$500,000 still missing from district

500,000 still missing

The FBI and the New York State Police are actively investigating the events that caused a school district in upstate New York

The FBI and the New York State Police are actively investigating the events that caused a school district in upstate New York to lose over $400,000 USD. While $400,000 USD is a lot of money to the school district, it could have been worse, as the initial sum of the wire fraud was over $3 million. The Duanesburg Central School District announced the online hijackings on Monday, when Duanesburg Superintendent Christine Crowley issued a statement saying the district is doing all that it can to recover the lost funds. The story starts in mid-December. Over three business days, several attempts were made to transfer $3.8 million USD from a Duanesburg Central School District bank account with NBT Bank to various accounts overseas. Of the $3.8 million attempted, $3 million was successfully stolen.

NBT Bank noticed something odd on the day of the third illegal transfer (December 22), and contacted district officials to confirm the transfer request. Once the transfers were denounced, the bank worked to recover funds. However, out of the $3 million stolen from taxpayers, only $2.5 million was recovered.

“Thanks to NBT Bank’s aggressive pursuit of the stolen funds, we are fortunate that the vast majority of the money has been recovered,” Crowley said in a statement. “However, $497,200 of Duanesburg taxpayers’ money is still missing, and we are committed to doing everything in our power to recover the remaining funds.”

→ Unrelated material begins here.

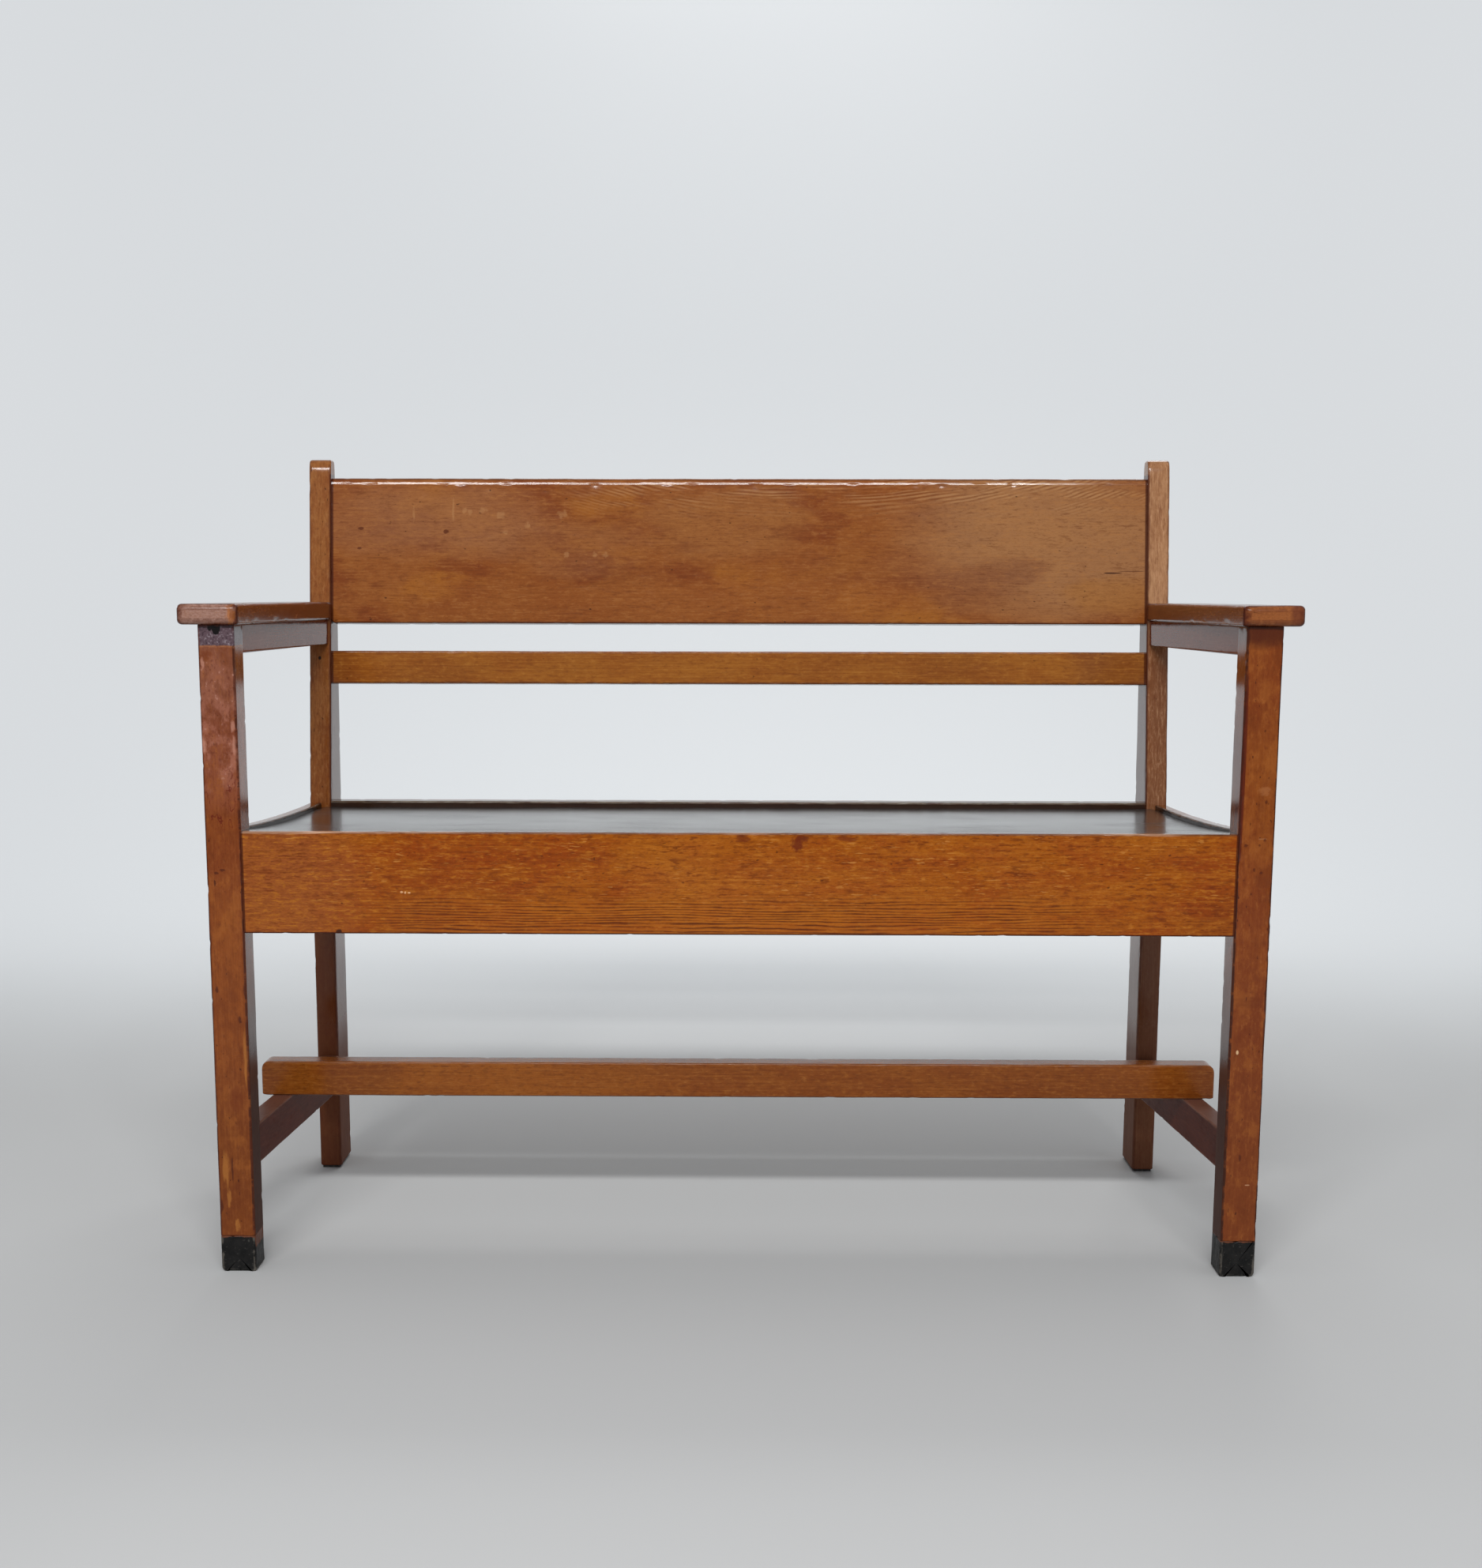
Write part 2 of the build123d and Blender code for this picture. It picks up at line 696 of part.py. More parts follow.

According to statements made to security author and analyst Brian Krebs by a Duanesburg Central official, the total initially attempted represented almost 25-percent of the school district’s annual budget. They went on to tell Krebs that they were unsure exactly how the theft happened. “The FBI only knows so much, which is unfortunate because we have lots of questions,” the official said.

As mentioned, no one is sure yet how the criminals gained access to the district’s online banking in the first place. The most obvious guess would be through Malware on the district computers, such as the Zeus Trojan. In the past, Malware such as Zeus has led to the loss of tens of millions of dollars due to bank fraud.

It is curious to note that the bank took action only after the third transfer. According to a FAQ presented to taxpayers, $1,862,400 was moved overseas on December 18, and on December 21, several transfers totaling $1,119,400 were sent to several locations. It was only on December 22, when transfers totaling $758,758 were attempted that the bank called the school district to ask questions.

Having covered this type of fraud in the past, we wonder why the bank took so long. Were transfers overseas from the school district so common that the bank wouldn’t notice $1.8 million in one go?

In response to the theft, the district has restricted online access to all of its bank accounts and is requesting that all payments be sent and received via paper check until further notice. A separate transfer account will be designated to handle payments that cannot be made by check.